Amino-Functionalized Ionic-Liquid-Grafted Covalent Organic Frameworks for High-Efficiency CO2Capture and Conversion

Abstract

Rationally integrating desired functional components into a composite material can endow the tailored function to achieve the corresponding purpose. This is the first case where a series of [AeImBr]X%-TAPT-COFs (X = 0, 17, 33, 50, 67, 83, 100) were fabricated by chemically integrating the amino-functionalized imidazole ionic liquid (NH2-IL) onto channel walls of mesoporous covalent organic framework materials ([HO]X%-TAPT-COFs). By virtue of the polar groups (amino groups) and abundant imidazole cations of NH2-IL and its microporous nature, the obtained [AeImBr]X%-TAPT-COFs exhibit higher CO2 capture activity than [HO]X%-TAPT-COFs.

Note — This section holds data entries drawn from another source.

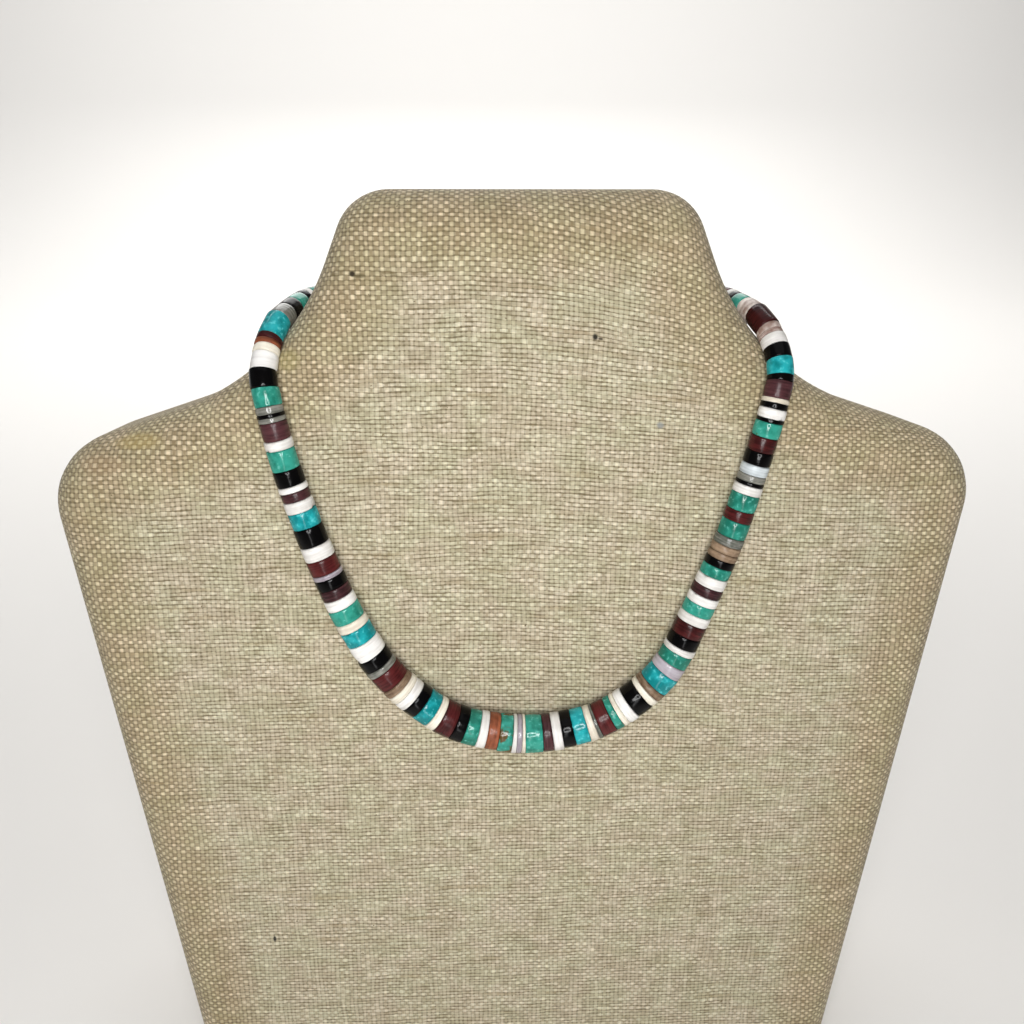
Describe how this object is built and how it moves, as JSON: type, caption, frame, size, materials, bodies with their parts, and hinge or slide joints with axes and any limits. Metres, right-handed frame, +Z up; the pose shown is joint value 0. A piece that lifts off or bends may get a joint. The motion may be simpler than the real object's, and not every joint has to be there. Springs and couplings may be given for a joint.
{
  "type": "beaded choker on neck bust",
  "caption": "Choker of graduated turquoise, jet and shell discs on a thread with a barrel clasp, held by a plain burlap-covered neck bust with a flat front and base.",
  "frame": {"origin": "centre of the bounding box at the level of the surface that the bust stands on", "axes": "+Z up, -Y the front that carries the choker, +X to the right as seen from the front"},
  "size_m": [0.2146, 0.078, 0.2388],
  "materials": {
    "burlap": "plain woven natural burlap, matt, with uneven threads",
    "green_turquoise": "polished, mottled",
    "blue_turquoise": "polished, mottled",
    "jet": "polished black",
    "red_brown_shell": "polished",
    "purple_shell": "polished",
    "white_shell": "smooth",
    "cream_shell": "smooth",
    "grey_pearl": "polished, pearly and slightly clear",
    "mauve_shell": "polished",
    "orange_shell": "polished",
    "beading_thread": "twisted, waxed",
    "clasp_metal": "satin silver colour"
  },
  "bodies": {
    "root": {"neck_bust": "burlap", "bead_string": "green_turquoise", "thread": "beading_thread", "clasp": "clasp_metal"}
  },
  "joints": []
}
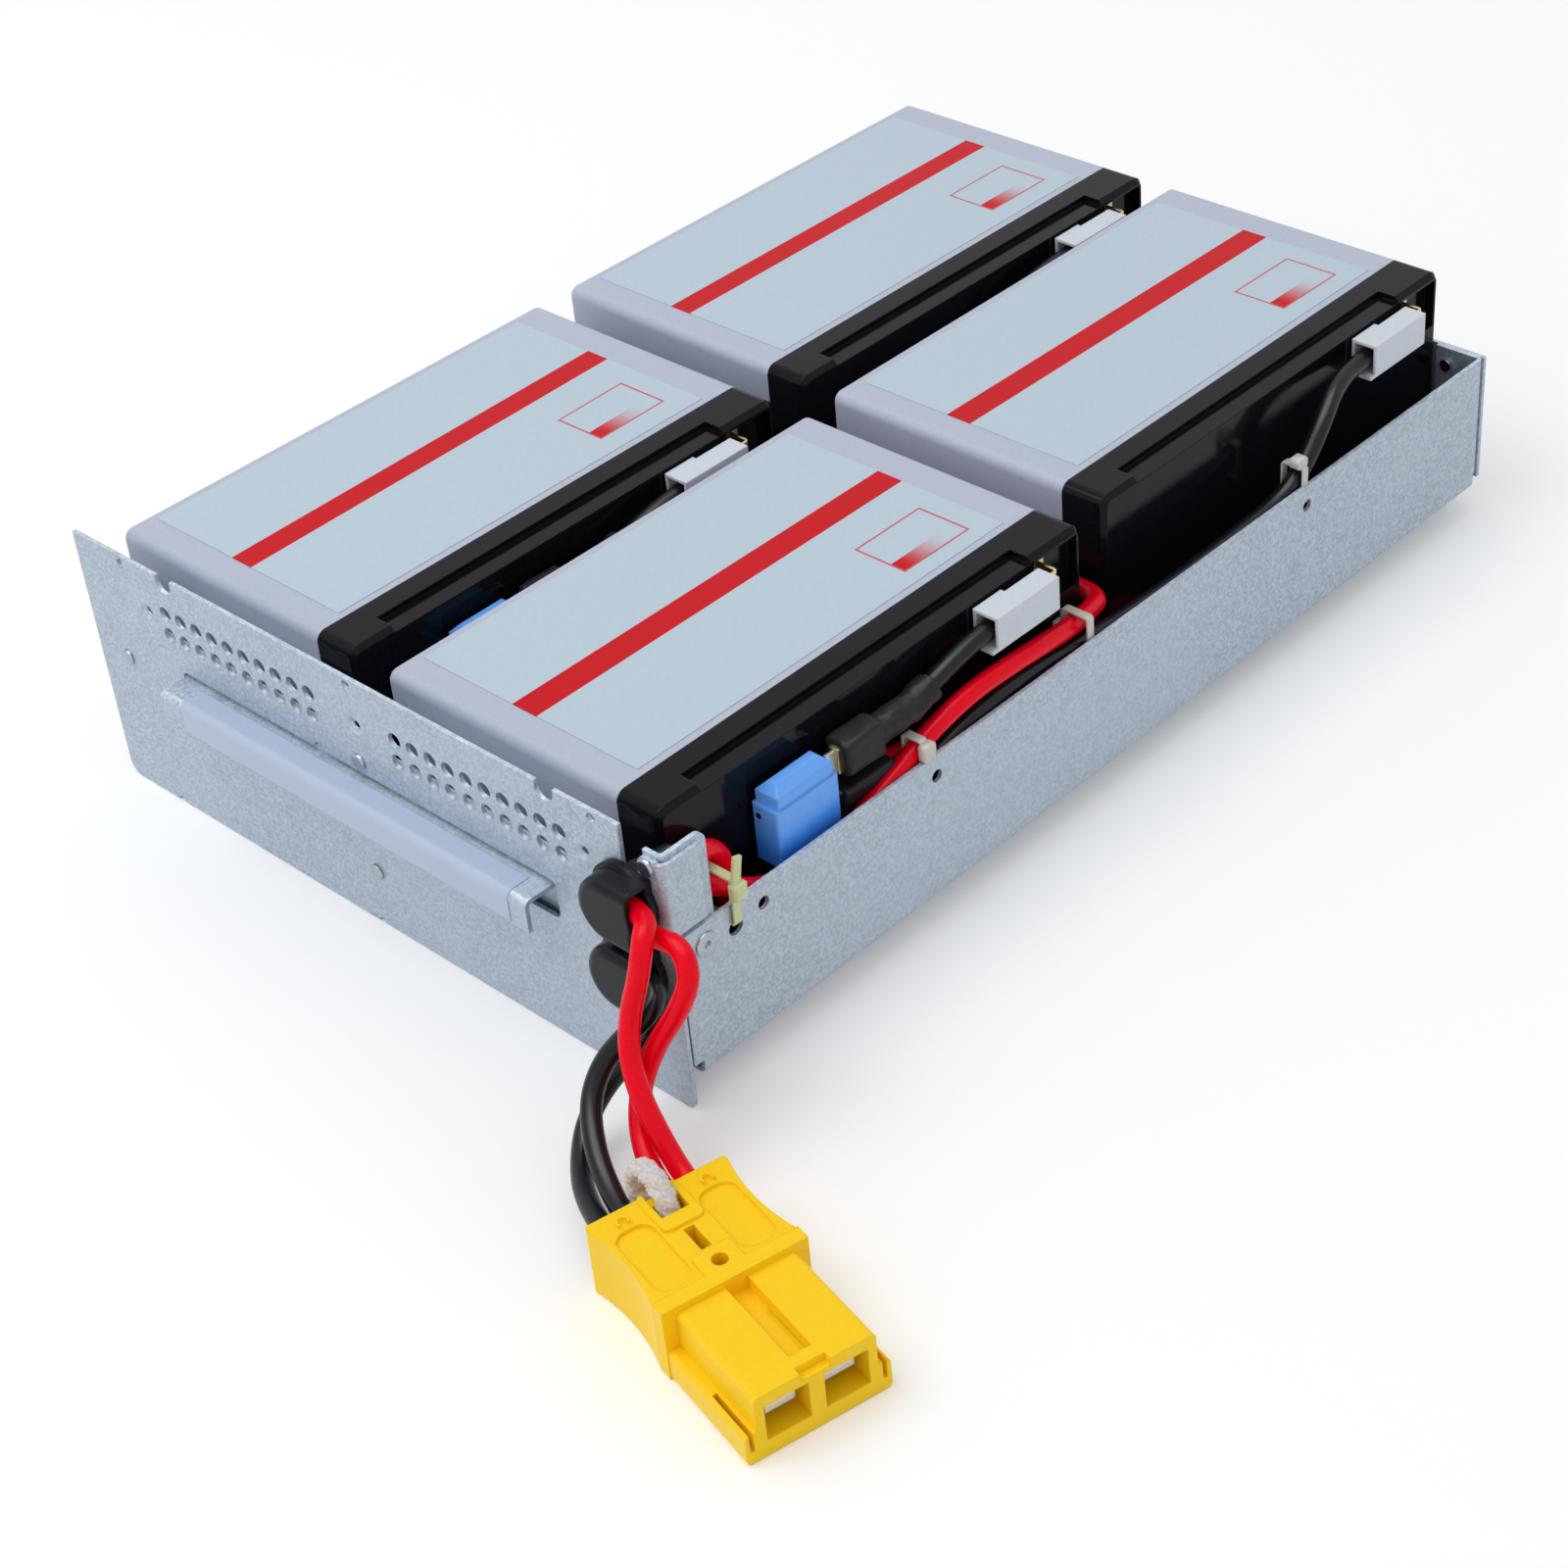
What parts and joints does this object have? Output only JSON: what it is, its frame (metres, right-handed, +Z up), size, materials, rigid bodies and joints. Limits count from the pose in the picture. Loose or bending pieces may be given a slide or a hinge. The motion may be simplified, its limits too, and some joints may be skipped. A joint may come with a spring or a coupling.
{
  "type": "ups battery cartridge",
  "caption": "Folded steel tray with a handled front panel, sealed battery blocks lying on their sides, fused leads beside them and free leads to one flat connector.",
  "frame": {"origin": "middle of the cartridge's width and depth, at the front panel's lower edge", "axes": "+Z up, -Y towards the front panel and its handle, +X towards the side with the leads and the connector"},
  "size_m": [0.3107, 0.398, 0.0779],
  "materials": {
    "galvanised": "galvanised sheet, fine speckle",
    "rivet_zinc": "bright zinc",
    "case_grey": "light lavender grey moulded case",
    "lid_black": "glossy black lid",
    "label_paper": "satin label with a red stripe",
    "sticker": "blank pale strip",
    "brass": "brass terminals",
    "cover_white": "milky nylon",
    "fuse_blue": "translucent blue",
    "boot_rubber": "black rubber boot",
    "connector_yellow": "yellow moulding",
    "contact_metal": "plated contacts",
    "cotton": "white cotton",
    "lead_red": "red insulation",
    "lead_black": "black insulation",
    "sleeve_black": "shrunk sleeve, dull black",
    "tie_white": "white nylon",
    "tie_yellow": "yellow-green nylon"
  },
  "bodies": {
    "root": {"black_lead_left": "lead_black", "black_lead_right": "lead_black", "boot_lower": "boot_rubber", "boot_upper": "boot_rubber", "cable_ties": "tie_white", "case_front_left": "case_grey", "case_front_right": "case_grey", "case_rear_left": "case_grey", "case_rear_right": "case_grey", "clips_front_left": "brass", "clips_front_right": "brass", "clips_rear_left": "brass", "clips_rear_right": "brass", "connector": "connector_yellow", "connector_contacts": "contact_metal", "corner_bracket": "galvanised", "cotton_loop": "cotton", "ear_rivet": "rivet_zinc", "front_panel": "galvanised", "fuse_blades_left": "brass", "fuse_blades_right": "brass", "fuse_clips_left": "brass", "fuse_clips_right": "brass", "fuse_left": "fuse_blue", "fuse_right": "fuse_blue", "handle_plate": "galvanised", "handle_sticker": "sticker", "heat_shrinks": "sleeve_black", "jumper_lead_left": "lead_black", "jumper_lead_right": "lead_black", "label_front_left": "label_paper", "label_front_right": "label_paper", "label_rear_left": "label_paper", "label_rear_right": "label_paper", "lead_black_lower": "lead_black", "lead_black_upper": "lead_black", "lead_cover_front_left": "cover_white", "lead_cover_front_right": "cover_white", "lead_cover_rear_left": "cover_white", "lead_cover_rear_right": "cover_white", "lead_red_lower": "lead_red", "lead_red_upper": "lead_red", "lid_front_left": "lid_black", "lid_front_right": "lid_black", "lid_rear_left": "lid_black", "lid_rear_right": "lid_black", "link_lead_left": "lead_black", "link_lead_right": "lead_black", "panel_rivets": "rivet_zinc", "rear_rivets": "rivet_zinc", "red_lead_left": "lead_red", "red_lead_right": "lead_red", "terminals_front_left": "brass", "terminals_front_right": "brass", "terminals_rear_left": "brass", "terminals_rear_right": "brass", "tray": "galvanised", "wall_rivet": "rivet_zinc", "yellow_tie": "tie_yellow"}
  },
  "joints": []
}
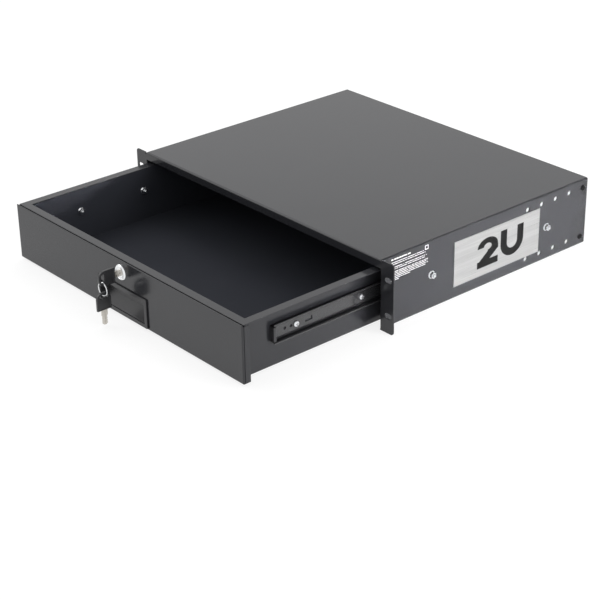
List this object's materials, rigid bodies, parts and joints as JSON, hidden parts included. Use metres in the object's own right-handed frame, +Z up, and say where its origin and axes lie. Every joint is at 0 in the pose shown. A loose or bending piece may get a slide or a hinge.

Correspondingly, the CO2 equilibrium capture capacity increases from 62.6 to 117.4 mg/g, which is crucial to the storage of enough CO2 around the catalytic active sites. Additionally, the synergistic effect of -NH2 and Br- in NH2-IL can also improve the cycloaddition reaction rate. The characteristics of [AeImBr]X%-TAPT-COFs contribute to the efficient generation of cyclic carbonate through heterogeneously catalyzing CO2-epoxide cycloaddition without any solvents and cocatalysts. Specifically, [AeImBr]83%-TAPT-COF has a CO2 equilibrium capture capacity of 117.4 mg/g and cyclochloroallyl carbonate yield of 99.1%. As a result of the use of the chemical grafting method, [AeImBr]X%-TAPT-COFs possess excellent stability and cycle life. The equilibrium capture capacity and cyclochloroallyl carbonate yield reach 112.7 mg CO2/g adsorbent and 95.0% at the eighth cycle.